Évolution des Neutres
Il n’y a d’ailleurs pas que les Occidentaux à s’en émouvoir. Les nations non engagées s’inquiètent déjà d’une rupture possible de l’équilibre entre les deux Blocs qui fait leur propre force. Le nouveau Premier ministre de Ceylan, neutraliste et qui entend liquider la base anglaise de Trincomalee chez lui, a déclaré contre toute attente, qu’il était intéressé au maintien de Singapour dans l’orbite du Commonwealth. Les Français ont appris, d’autre part, avec quelque surprise, les propositions de règlement de l’affaire algérienne faite par le Pandit Nehru.
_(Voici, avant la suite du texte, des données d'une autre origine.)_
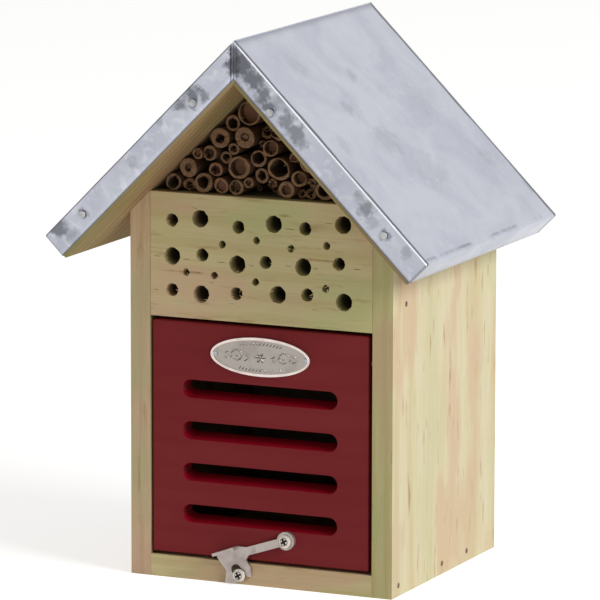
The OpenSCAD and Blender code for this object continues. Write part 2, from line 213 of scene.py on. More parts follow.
def pineMaterial(name, alongX, seed, ringGap=5.5, heart=(0, 0, 70), knots=(), strength=1.0, tone="fair", paintedShadeRange=None, paintedShadowSpots=()):
    # alongX turns the piece so that its grain runs along X; knots are (x, y, z, length, width) in millimetres
    look = pineLook[tone]
    material, tree, shader, point = startMaterial(name, 0.2)
    turned = put(tree, "ShaderNodeMapping", {"Vector": point, "Rotation": alongX, "Scale": (1000, 1000, 1000)}).outputs[0]
    parts = useGroup(tree, grain, {"Point": turned, "Ring Gap": ringGap, "Heart": heart, "Seed": seed})
    colour = tint(tree, calc(tree, "MULTIPLY", parts["Ring"], 0.6 * strength), look["pale"], look["late"])
    colour = tint(tree, ranged(tree, parts["Stain"], 0.50, 0.62, 0.0, 0.8), colour, look["green"])
    colour = tint(tree, ranged(tree, parts["Stain"], 0.47, 0.37, 0.0, 0.8), colour, look["pink"])
    colour = tint(tree, ranged(tree, parts["Fibre"], 0.42, 0.62, 0.0, 0.42 * strength), colour, look["late"])
    colour = tint(tree, calc(tree, "MULTIPLY", parts["Streak"], 0.7 * strength), colour, pineLook["knot"])
    if paintedShadeRange:  # between these two places along Y, in millimetres, the wood is painted into shade, standing for the shade deep in holes and inside the chamber
        place = put(tree, "ShaderNodeSeparateXYZ", {0: point}).outputs[1]
        colour = tint(tree, ranged(tree, place, paintedShadeRange[0] * mm, paintedShadeRange[1] * mm, 0.0, paintedShadeRange[2]), colour, pineLook["shade"])
    # painted shadow spots, (x, y, z, size) in millimetres, where the wood is darkened towards the shade colour
    for x, y, z, size in paintedShadowSpots:
        far = put(tree, "ShaderNodeVectorMath", {0: point, 1: (x * mm, y * mm, z * mm)}, operation="DISTANCE").outputs["Value"]
        colour = tint(tree, ranged(tree, far, size * mm, size * 0.5 * mm, 0.0, 0.85), colour, pineLook["shade"])
    height = parts["Height"]
    for x, y, z, length, width in knots:
        spot = put(tree, "ShaderNodeVectorMath", {0: put(tree, "ShaderNodeVectorMath", {
            0: turned, 1: (x, y, z)}, operation="SUBTRACT").outputs[0], 1: (1 / length, 1 / width, 1 / width)},
            operation="MULTIPLY").outputs[0]
        wobble = cloud(tree, turned, 0.25, 2.0)
        far = calc(tree, "ADD", put(tree, "ShaderNodeVectorMath", {0: spot}, operation="LENGTH").outputs["Value"],
                   ranged(tree, wobble, 0.3, 0.7, -0.3, 0.3))
        mask = ranged(tree, far, 1.25, 0.35)
        colour = tint(tree, calc(tree, "MULTIPLY", mask, 0.62), colour, pineLook["knot"])
    finishMaterial(tree, shader, colour, ranged(tree, parts["Fibre"], 0.3, 0.7, 0.62, 0.82), height, pineLook["grainDepth"])
    return material


# the last two colours paint the light bounced between the red walls inside the slots
redLook = {"face": srgb(133, 44, 47), "deep": srgb(124, 34, 38), "worn": srgb(147, 58, 60),
           "slotBounce": srgb(150, 12, 34), "slotBounceDeep": srgb(130, 8, 28)}


def redMaterial(name, face, deep, worn):
    material, tree, shader, point = startMaterial(name, 0.12)
    turned = put(tree, "ShaderNodeMapping", {"Vector": point, "Scale": (1000, 1000, 1000)}).outputs[0]
    parts = useGroup(tree, grain, {"Point": turned, "Ring Gap": 9.0, "Heart": (0, 40, 210), "Seed": 31.0})
    colour = tint(tree, calc(tree, "MULTIPLY", parts["Ring"], 0.35), face, deep)
    colour = tint(tree, ranged(tree, parts["Stain"], 0.35, 0.7, 0.0, 0.5), colour, deep)
    colour = tint(tree, ranged(tree, parts["Fibre"], 0.62, 0.8, 0.0, 0.35), colour, worn)
    finishMaterial(tree, shader, colour, ranged(tree, parts["Stain"], 0.3, 0.7, 0.45, 0.6), parts["Height"], 0.00006)
    return material


zincLook = {
    "clean": srgb(200, 203, 215), "dull": srgb(180, 184, 198), "dark": srgb(84, 86, 94), "line": srgb(70, 72, 80),
    "bright": srgb(228, 229, 236), "glint": srgb(244, 245, 250),
}


def zincMaterial(name, ridgeHeight, slopeEnd, depthEnd, isEdge, spots=(), metallic=0.5):
    # spots are (x, y, z, size, darkness) in millimetres where the sheet is darkened: where it was hammered, rubbed or
    # folded, and on the flanges also a painted dark reflection and painted shade
    material, tree, shader, point = startMaterial(name)
    scaled = put(tree, "ShaderNodeMapping", {"Vector": point, "Scale": (1000, 1000, 1000)}).outputs[0]
    parts = useGroup(tree, handled, {"Point": scaled, "Blotch Size": 30.0, "Seed": 5.0})
    fine = useGroup(tree, handled, {"Point": scaled, "Blotch Size": 5.0, "Seed": 17.0})
    axes = put(tree, "ShaderNodeSeparateXYZ", {0: scaled}).outputs
    across = calc(tree, "ABSOLUTE", axes[0])
    drop = calc(tree, "MULTIPLY", calc(tree, "SUBTRACT", calc(tree, "SUBTRACT", ridgeHeight, across), axes[2]), 0.7071)
    along = calc(tree, "MULTIPLY", calc(tree, "ADD", calc(tree, "SUBTRACT", ridgeHeight, axes[2]), across), 0.7071)
    fromEnd = calc(tree, "SUBTRACT", depthEnd, calc(tree, "ABSOLUTE", axes[1]))
    colour = tint(tree, ranged(tree, parts["Blotch"], 0.42, 0.66, 0.0, 0.7), zincLook["clean"], zincLook["dull"])
    colour = tint(tree, ranged(tree, fine["Blotch"], 0.52, 0.72, 0.0, 0.7 if isEdge else 0.16), colour, zincLook["bright"])
    colour = tint(tree, calc(tree, "MULTIPLY", parts["Scratch"], 0.3), colour, srgb(150, 152, 165))
    ragged = calc(tree, "ADD", calc(tree, "MULTIPLY", cloud(tree, scaled, 0.32, 5.0, 0.62), 2.6),
                  calc(tree, "MULTIPLY", fine["Blotch"], 0.5))
    dirtShadeAndReflection = None
    for x, y, z, size, amount in spots:
        far = put(tree, "ShaderNodeVectorMath", {0: scaled, 1: (x, y, z)}, operation="DISTANCE").outputs["Value"]
        mask = ranged(tree, calc(tree, "ADD", calc(tree, "DIVIDE", far, size), ragged), 2.75, 2.05, 0.0, amount)
        dirtShadeAndReflection = mask if dirtShadeAndReflection is None else calc(tree, "MAXIMUM", dirtShadeAndReflection, mask)
    # the spots take the dark zinc colour, partly dirt and partly painted dark reflection and painted shade
    colour = tint(tree, dirtShadeAndReflection, colour, zincLook["dark"])
    # on the flanges: a painted shadow line along the lower edge and the end of the slope, and along the fold a painted
    # highlight right of the apex and a painted shade line left of it
    if isEdge:
        rim = calc(tree, "MAXIMUM", ranged(tree, drop, flangeDepth / mm - 0.75, flangeDepth / mm - 0.35, 0.0, 0.7),
                   ranged(tree, along, slopeEnd - 0.8, slopeEnd - 0.4, 0.0, 0.6))
        colour = tint(tree, rim, colour, zincLook["line"])
        fold = ranged(tree, drop, 0.95, 0.5, 0.0, 0.9)
        leftSide = ranged(tree, axes[0], -0.5, -2.0)
        colour = tint(tree, calc(tree, "MULTIPLY", fold, calc(tree, "SUBTRACT", 1.0, leftSide)), colour, zincLook["glint"])
        colour = tint(tree, calc(tree, "MULTIPLY", fold, leftSide), colour, zincLook["line"])
    else:
        # on the slopes: a painted shade line along the front fold, a darker painted shade line along the ridge and a
        # painted shade line along the eave fold
        wander = ranged(tree, parts["Blotch"], 0.4, 0.6, -0.5, 0.6)
        line = calc(tree, "MULTIPLY", ranged(tree, calc(tree, "ADD", fromEnd, wander), 3.4, 2.2), ranged(tree, fromEnd, 0.5, 0.9, 0.0, 0.85))
        colour = tint(tree, line, colour, zincLook["line"])
        colour = tint(tree, ranged(tree, across, 1.2, 0.4, 0.0, 0.35), colour, zincLook["dull"])
        low = calc(tree, "MULTIPLY", ranged(tree, along, slopeEnd - 3.4, slopeEnd - 2.6), ranged(tree, along, slopeEnd - 1.2, slopeEnd - 2.0))
        low = calc(tree, "MULTIPLY", low, ranged(tree, parts["Blotch"], 0.5, 0.62, 0.0, 0.45))
        colour = tint(tree, low, colour, zincLook["line"])
    roughness = calc(tree, "ADD", ranged(tree, parts["Blotch"], 0.35, 0.7, 0.36, 0.5),
                     ranged(tree, parts["Speckle"], 0.3, 0.7, -0.06, 0.06))
    height = calc(tree, "ADD", calc(tree, "MULTIPLY", parts["Blotch"], 1.0 if isEdge else 0.4), calc(tree, "MULTIPLY", parts["Speckle"], 0.06))
    finishMaterial(tree, shader, colour, roughness, height, 0.0007 if isEdge else 0.0004, metallic)
    return material


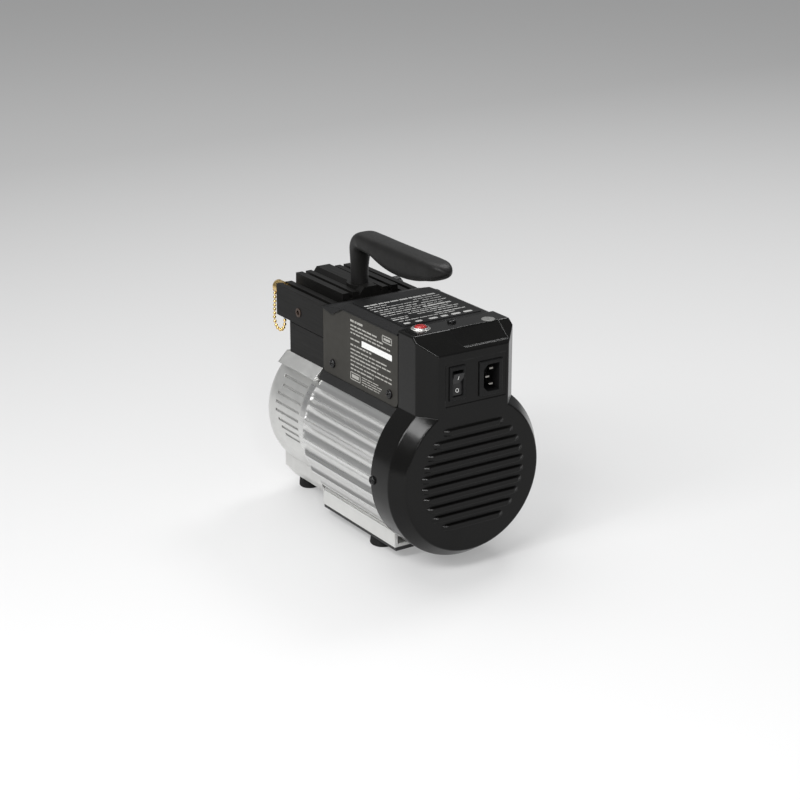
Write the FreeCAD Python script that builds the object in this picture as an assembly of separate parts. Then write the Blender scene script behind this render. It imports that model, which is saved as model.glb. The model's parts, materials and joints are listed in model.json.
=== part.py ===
import FreeCAD, Part
import math
import os
from FreeCAD import Vector

# Two-stage rotary vane vacuum pump, built as it comes apart on a bench.
# Millimetres. X is across the pump, +Z is up, and +Y runs from the fan cover to the pump head.
# Lengths along Y are counted from the fan cover's end face, and everything is moved at export
# so that the origin lies on the floor below the centre of the whole pump.

# ---------------------------------------------------------------- clearances and walls
SEAT_GAP = 0.3          # between curved faces that rest on each other
RUN_GAP = 0.03          # radial running clearance of a shaft
SLIDE_GAP = 0.05        # each side of a sliding vane or button
SCREW_GAP = 0.2         # radial clearance of a screw in its hole
PLASTIC_WALL = 2.5
CAST_WALL = 4.5

# ---------------------------------------------------------------- driving sizes
DRUM_R = 78.0           # fan cover's drum
DRUM_CLEAR = 9.0        # drum above the floor
DRUM_FACE_DROP = 9.3    # radius that the drum loses towards its end face
DRUM_TAPER = 14.0       # length of the cone behind the end face
DRUM_EDGE_R = 2.5
SHROUD_LEN = 41.0
MOTOR_LEN = 138.0
CASING_LEN = 72.0
GASKET_T = 1.0

TOP_RISE = 129.0        # from the axis to the top of the fan cover and of the lid
BOX_HALF_W = 50.4       # outside of the side panels
SHROUD_HALF_W = 50.0
FACE_HALF_W = 36.0      # half width of the switch face between its bevels
BEVEL_LEN = 14.0
CHAMFER_LEN = 19.0      # sloping face above the switch face
CHAMFER_DROP = 15.0
SHROUD_EDGE_R = 2.0
THUMB_X = (-12.0, 38.0) # shallow recess in the sloping face, above the inlet
THUMB_DROP = 12.5       # its lower edge below the cover's top
THUMB_CORNER = 7.0
THUMB_DEPTH = 0.8

LOUVER_COUNT = 10
LOUVER_PITCH = 9.68
LOUVER_TOP_RISE = 44.8  # highest louver above the axis
LOUVER_FIELD_R = 54.0   # round field that holds the louvers' tips
LOUVER_FIELD_RISE = 1.0
LOUVER_H = 5.8          # height at the end face
LOUVER_PROUD = 3.0
LOUVER_END = 5.2        # length of its sloping ends
LOUVER_DRAFT = 0.6      # how much lower its upper side is at the front
LOUVER_SHELL = 1.2

RIB_STEP = 3.5          # from the drum down to the crest of the cooling ribs
HOUSING_WALL = 12.5     # from that crest to the bore
FLANGE_STEP = 6.9       # from that crest to the end that meets the oil casing
FLANGE_TAPER = 12.5     # cone behind the level ring at that end
FLANGE_LEN = 6.5
FRONT_WALL = 11.6
RIB_TOP_DEG = 38.0
RIB_PITCH_DEG = 13.3
GROOVE_COUNT = 6
GROOVE_HALF_W = 7.4
GROOVE_DEPTH = 4.6
GROOVE_END_GAP = 18.0   # from the straight part of each trough to the housing's end
GROOVE_RAMP = 12.0      # over which a trough's floor climbs to the surface

FOOT_H = 8.5
FOOT_R = 12.5
FOOT_TOP_R = 11.0
FOOT_EDGE_R = 2.0
STEM_R = 3.0
STEM_LEN = 5.0
NEAR_FOOT_X = 35.0
NEAR_FOOT_START = 47.0  # along Y from the motor housing's end
FAR_FOOT_X = 20.0
FAR_FOOT_START = 61.5   # along Y from the oil casing's end
FAR_FOOT_R = 10.3
FAR_FOOT_TOP_R = 9.3
FAR_FOOT_H = 11.5
BASE_PLATE_T = 3.5
BASE_PLATE_HALF_W = 46.5
BASE_START = 8.8        # along Y from the motor housing's end
BASE_SHORTER = 17.0     # base rails shorter than the motor housing
RAIL_HALF_W = 47.5
RAIL_WALL = 3.0
RAIL_SLANT_LEN = 17.0
RAIL_SLANT_DROP = 4.0
RAIL_STEP_T = 1.8       # step along the top of the rails
RAIL_STEP_H = 3.6
RAIL_SLOT_HALF_W = 23.0

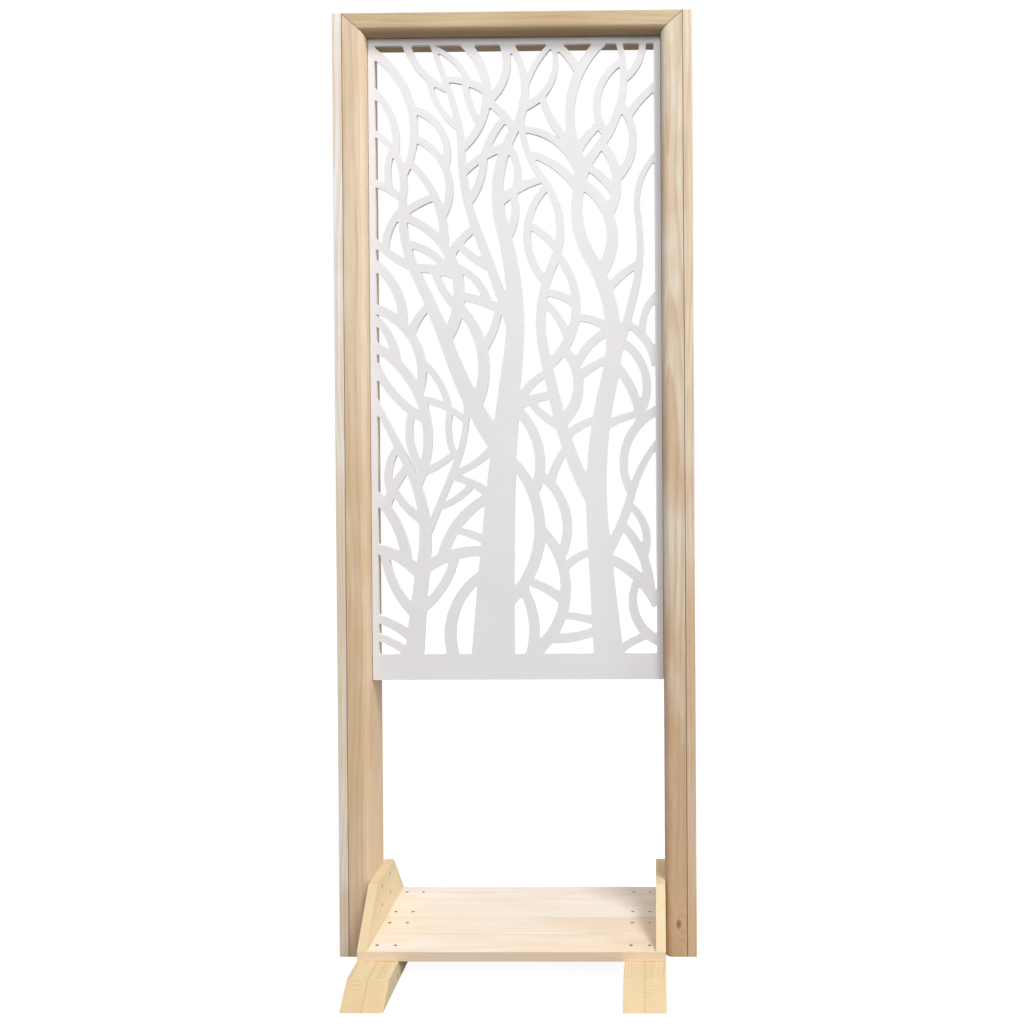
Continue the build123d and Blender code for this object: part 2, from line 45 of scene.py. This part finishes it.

A rapprocher également de la visite que fait à Washington où il est reçu avec cordialité et honneurs, le président Soekarno d’Indonésie et ses déclarations très nettes d’un neutralisme vigilant, ce qui peut surprendre si l’on se rappelle les relations étroites que le Parti de Soekarno entretient avec les communistes.
Une évolution nouvelle se dessine donc et qu’il faudra observer dans le groupe de Bandoeng, le camp Nasser lié à Moscou contre l’Occident, et le camp Nehru qui veut demeurer à l’écart des deux Blocs et n’en favoriser aucun ; la position d’équilibre est toujours la plus difficile et se maintient rarement longtemps. A mesure que la balance penchera en faveur du Bloc, Le Caire – Moscou – Pékin, Nehru et ses suivants seront obligés de faire contre-poids, sous peine d’être écrasés. Nous avons toujours pensé d’ailleurs que Nehru, par-delà son attitude de grand politique, était de sentiment pro-occidental.
Les Américains qui ont perdu la guerre froide vont peut-être y gagner quelque chose. Chaque événement a deux aspects, mais tant qu’ils étaient les plus forts, ils vont retrouver des sympathies à mesure que l’on doutera de leur supériorité. Le camarade Krouchtchev vante ses succès avec trop de cynisme. C’est ce qui ressort de plus intéressant du voyage de nos deux ministres à Moscou. Staline maniait la peur à bon escient et ne s’en flattait pas. Krouchtchev parle trop et son jeu est transparent. La politique du sourire pourrait avoir son revers, susciter plus de méfiance que d’approbation.
La Querelle des Trois Armes
Pendant ce temps, reprend à Washington la traditionnelle querelle des trois armes. Qui de l’Aviation, de l’Armée de terre ou de la Marine aura la plus large part des dotations budgétaires ? Chacune a son argument. Pour l’Aviation, la guerre moderne dépend de l’arme aéro-atomique et les forces aériennes doivent être au centre de toute conception stratégique ; effectivement, elles ont obtenu la part du lion dans les crédits. Mais l’Armée réplique que les armes atomiques rendent impossible une guerre mondiale. C’est l’impasse. Les seules guerres possibles sont limitées, comme en Corée ou en Indochine, et pour les soutenir, il faut une armée adéquate, celle qui a manqué dans ces deux cas. Il faut la mettre sur pied et l’équiper à neuf. Pour la Marine, ce sont les engins téléguidés qui sont l’arme de l’avenir. Ce sont eux qui anéantiront l’aviation et les bases terrestres où elle s’appuie. La stratégie future reposera sur une flotte nucléaire qui, seule, a la mobilité nécessaire pour fuir l’attaquant et frapper à son tour l’ennemi au sol. Reste à savoir si les grands porte-avions sont invulnérables ; les aviateurs ne le croient pas. Heureusement, le désarmement est à l’ordre du jour.